American baseball player (1897–1958)

Isaac Morgan "Ike" Boone (February 17, 1897 – August 1, 1958) was an American professional baseball player. He played eight seasons as a right fielder in Major League Baseball (MLB) between 1922 and 1932 for the New York Giants, Boston Red Sox, Chicago White Sox, and Brooklyn Robins/Dodgers. His older brother, Dan, also played in the major leagues from 1919 to 1923.

Boone reached the majors in 1922 with the New York Giants, spending one year with them before moving to the Boston Red Sox (1923–25), Chicago White Sox (1927) and Brooklyn Dodgers (1930–32). His most productive season came in 1924 with Boston, when he posted career-highs in batting average (.337), home runs (13), RBI (98), hits (157), runs (79), doubles (34), triples (5), and games played (133). In 1924 and 1925 he was considered for the MVP Award. In an eight-season major league career, Boone was a .321 hitter with 26 home runs and 194 RBI in 356 games.

Boone was one of the greatest minor league hitters of all time. His .370 minor league career batting average set a record which still stands, and in 1929 he set a professional baseball record, collecting 553 total bases while hitting .407 with 55 home runs and 218 RBI in 198 games played with the Mission Reds of the Pacific Coast League. The same season, Boone and his brother Danny (46) combined for 101 home runs. He is the last player to hit .400 or better in the Texas League, with a .402 average in 1923.

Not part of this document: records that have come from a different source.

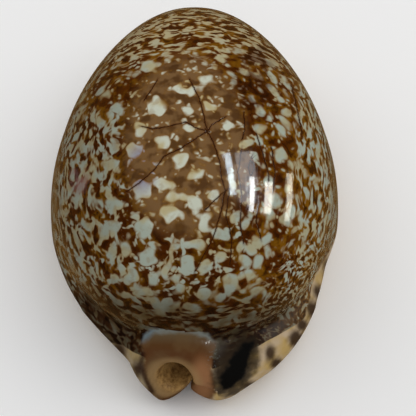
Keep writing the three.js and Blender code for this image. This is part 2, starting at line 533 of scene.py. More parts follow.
@dataclass(frozen=True)
class Mesher:
    """Turns a field of distances into a smooth closed mesh, finer where the shape is finer."""

    across: float = 0.44
    along: float = 0.46
    along_fine: float = 0.36
    low: float = 0.36
    high: float = 0.62
    sides: Span = (-26.0, 26.0)
    ends: Span = (-37.0, 38.0)
    heights: Span = (-1.1, 37.0)
    fine_end: float = -20.0
    low_end: float = 10.0
    rounds: int = 3
    longest_move: float = 0.3
    least_slope: float = 1e-6

    def steps(self, stops: Sequence[tuple[float, float]], end: float) -> Array:
        """Grid positions with a spacing that changes from stretch to stretch.

        Args:
            stops: The start of each stretch and the spacing in it.
            end: Where the last stretch ends.

        Returns:
            The positions.
        """
        starts = [start for start, _ in stops] + [end]
        runs = [np.arange(a, b, step) for (a, step), b in zip(stops, starts[1:])]
        return np.concatenate(runs)

    def grid(self) -> Points:
        """Lays out the grid.

        Returns:
            Its positions across, along and up.
        """
        xs = self.steps([(self.sides[0], self.across)], self.sides[1])
        ys = self.steps([(self.ends[0], self.along_fine), (self.fine_end, self.along)], self.ends[1])
        zs = self.steps([(self.heights[0], self.low), (self.low_end, self.high)], self.heights[1])
        return xs, ys, zs

    def build(self, shape: Field) -> tuple[Array, Array, Array]:
        """Meshes the surface on which the field is 0.

        Args:
            shape: The field.

        Returns:
            Vertices in millimetres, quads, and the outward normal at each vertex.
        """
        grid = self.grid()
        values = shape(*np.meshgrid(*grid, indexing="ij"))
        vertices, index = self.cells(values, grid)
        quads = self.quads(values, index)
        vertices, normals = self.settle(shape, vertices)
        return vertices, quads, normals

    def cells(self, values: Array, grid: Points) -> tuple[Array, Array]:
        """One vertex in each grid cell that the surface passes through.

        Args:
            values: The field at the grid's points.
            grid: The grid's positions.

        Returns:
            The vertices, and each cell's vertex number, or -1.
        """
        inside = values < 0
        shape = tuple(n - 1 for n in values.shape)
        corners = [(i, j, k) for i in (0, 1) for j in (0, 1) for k in (0, 1)]
        count = np.zeros(shape, np.int16)
        for i, j, k in corners:
            count += inside[i : shape[0] + i, j : shape[1] + j, k : shape[2] + k]
        crossed = (count > 0) & (count < 8)
        places = np.argwhere(crossed)
        index = np.full(shape, -1, np.int64)
        index[crossed] = np.arange(len(places))
        total = np.zeros((len(places), 3))
        hits = np.zeros(len(places))
        for corner in corners:
            for axis in range(3):
                if corner[axis]:
                    continue
                low = places + corner
                high = low.copy()
                high[:, axis] += 1
                a, b = values[tuple(low.T)], values[tuple(high.T)]
                hit = (a < 0) != (b < 0)
                share = np.where(hit, a / np.where(hit, a - b, 1), 0)
                p = np.stack([grid[q][low[:, q]] for q in range(3)], axis=1)
                p[:, axis] += share * (grid[axis][high[:, axis]] - grid[axis][low[:, axis]])
                total[hit] += p[hit]
                hits[hit] += 1
        return total / hits[:, None], index

    def quads(self, values: Array, index: Array) -> Array:
        """One quad across each grid edge that the surface crosses, facing outwards.

        Args:
            values: The field at the grid's points.
            index: Each cell's vertex number.

        Returns:
            The quads' vertex numbers.
        """
        inside = values < 0
        found = []
        for axis in range(3):
            first = tuple(slice(0, -1) if q == axis else slice(None) for q in range(3))
            second = tuple(slice(1, None) if q == axis else slice(None) for q in range(3))
            edges = np.argwhere(inside[first] != inside[second])
            one, two = [q for q in range(3) if q != axis]
            kept = (edges[:, one] > 0) & (edges[:, two] > 0)
            edges = edges[kept]
            ring = []
            for back_one, back_two in ((1, 1), (0, 1), (0, 0), (1, 0)):
                cell = edges.copy()
                cell[:, one] -= back_one
                cell[:, two] -= back_two
                ring.append(index[tuple(cell.T)])
            quads = np.stack(ring, axis=1)
            turned = inside[tuple(edges.T)] ^ (axis == 1)
            quads[~turned] = quads[~turned][:, ::-1]
            found.append(quads)
        return np.concatenate(found)

    def slopes(self, shape: Field, vertices: Array) -> Array:
        """The field's gradient at each vertex.

        Args:
            shape: The field.
            vertices: The vertices, in millimetres.

        Returns:
            One gradient for each vertex.
        """
        reach = 0.01
        columns = []
        for axis in range(3):
            shift = np.zeros(3)
            shift[axis] = reach
            columns.append((shape(*(vertices + shift).T) - shape(*(vertices - shift).T)) / (2 * reach))
        return np.stack(columns, axis=1)

    def settle(self, shape: Field, vertices: Array) -> tuple[Array, Array]:
        """Moves the vertices onto the surface.

        Args:
            shape: The field.
            vertices: The vertices, near the surface.

        Returns:
            The vertices on the surface, and their outward normals.
        """
        for _ in range(self.rounds):
            slope = self.slopes(shape, vertices)
            steep = np.maximum((slope**2).sum(axis=1), self.least_slope)
            step = np.clip(shape(*vertices.T) / steep, -self.longest_move, self.longest_move)
            vertices = vertices - step[:, None] * slope
        slope = self.slopes(shape, vertices)
        return vertices, slope / np.maximum(np.linalg.norm(slope, axis=1), TINY)[:, None]


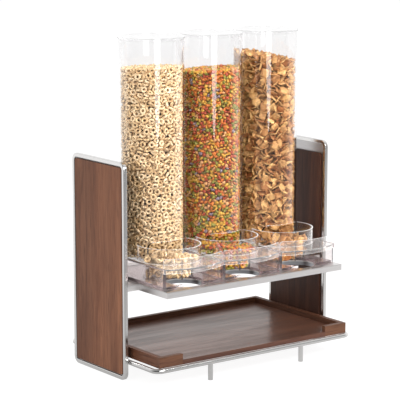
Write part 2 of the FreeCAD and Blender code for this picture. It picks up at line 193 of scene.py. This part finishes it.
def brushed(name, tint, cells, rough):
    """Brushed sheet steel; it has few cells along the brushing and many across it."""
    g = Graph(name, Metallic=1.0)
    lines = g.noise(cells, 4.0, 0.7)
    streak = g.ramp(lines, [(0.25, tuple(c * 0.88 for c in tint)), (0.75, tint)])
    shade = g.ramp(g.noise(9, 3.0), [(0.3, (0.94, 0.94, 0.94)), (0.7, (1, 1, 1))])
    g.colour(g.multiply(streak, shade))
    g.roughness(g.remap(lines, rough - 0.07, rough + 0.07, 0.2, 0.8))
    g.bump(lines, 0.0001, 0.25)
    return g.material


def acrylic(name, tint, clear=1.0, depth=None, density=0.0, edges=0.0):
    """Polished acrylic with a trace of handling marks; depth tints the light that runs along a sheet,
    and edges is how satin its sawn upper and lower edges are."""
    g = Graph(name, Base_Color=tint + (1,), Transmission_Weight=clear, IOR=1.49)
    haze = g.remap(g.noise(24, 4.0), 0.0, 0.035, 0.55, 0.8)
    if edges:
        split = g.add("ShaderNodeSeparateXYZ")
        g.link(g.add("ShaderNodeTexCoord").outputs["Normal"], split.inputs[0])
        upright = g.calculate("ABSOLUTE", split.outputs["Z"])
        haze = g.calculate("MAXIMUM", haze, g.remap(upright, 0.0, edges, 0.8, 0.95))
        g.link(g.remap(upright, clear, clear - edges, 0.8, 0.95), g.shader.inputs["Transmission Weight"])
    g.roughness(haze)
    if depth:
        inside = g.add("ShaderNodeVolumeAbsorption")
        inside.inputs["Color"].default_value = depth + (1,)
        inside.inputs["Density"].default_value = density
        g.link(inside.outputs["Volume"], g.tree.nodes["Material Output"].inputs["Volume"])
    g.bump(g.noise(40, 1.0), 0.0002, 0.05)
    return g.material


WOOD_OUTER = walnut("walnut_outer", "z", (0, 0, 0), srgb(98, 58, 37), srgb(136, 90, 63))
# Painted shade: the inner panels are the outer panels' walnut made darker, for the shade on faces turned away
# from the light.
WOOD_INNER_SHADED = walnut("walnut_inner_shaded", "z", (4, 2, 1), srgb(56, 31, 22), srgb(94, 59, 43))
WOOD_BOARD = walnut("walnut_board", "x", (1, 3, 2), srgb(60, 31, 19), srgb(110, 64, 41),
                    varnish=0.66, gloss=0.22, glow=0.10, worn=0.5)
WOOD_RAIL = walnut("walnut_rail", "x", (6, 1, 4), srgb(86, 52, 35), srgb(124, 84, 60), varnish=0.12)
WOOD_SIDE_RAIL = walnut("walnut_side_rail", "y", (2, 5, 3), srgb(84, 50, 34), srgb(120, 80, 58))
CHROME = chrome("chrome_polished")
PLATE = brushed("plate_steel", (0.58, 0.56, 0.56), (600, 40, 600), 0.32)
SHELF = brushed("shelf_satin", (0.86, 0.84, 0.83), (20, 900, 900), 0.32)
FLANGE = brushed("flange_satin", (0.97, 0.94, 0.93), (20, 900, 900), 0.36)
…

As player/manager of the Toronto Maple Leafs, Boone led the team to the International League championship in 1934 and also was named the league MVP, winning the batting title with a .372 batting average. Boone managed the Leafs through the 1936 season.

He was later inducted into the International League Hall of Fame and the Pacific Coast League Hall of Fame.

Boone died in Northport, Alabama, at the age of 61 after suffering from a heart attack while mowing his lawn. He had been planning to fly to Toronto to appear in an old timer's game.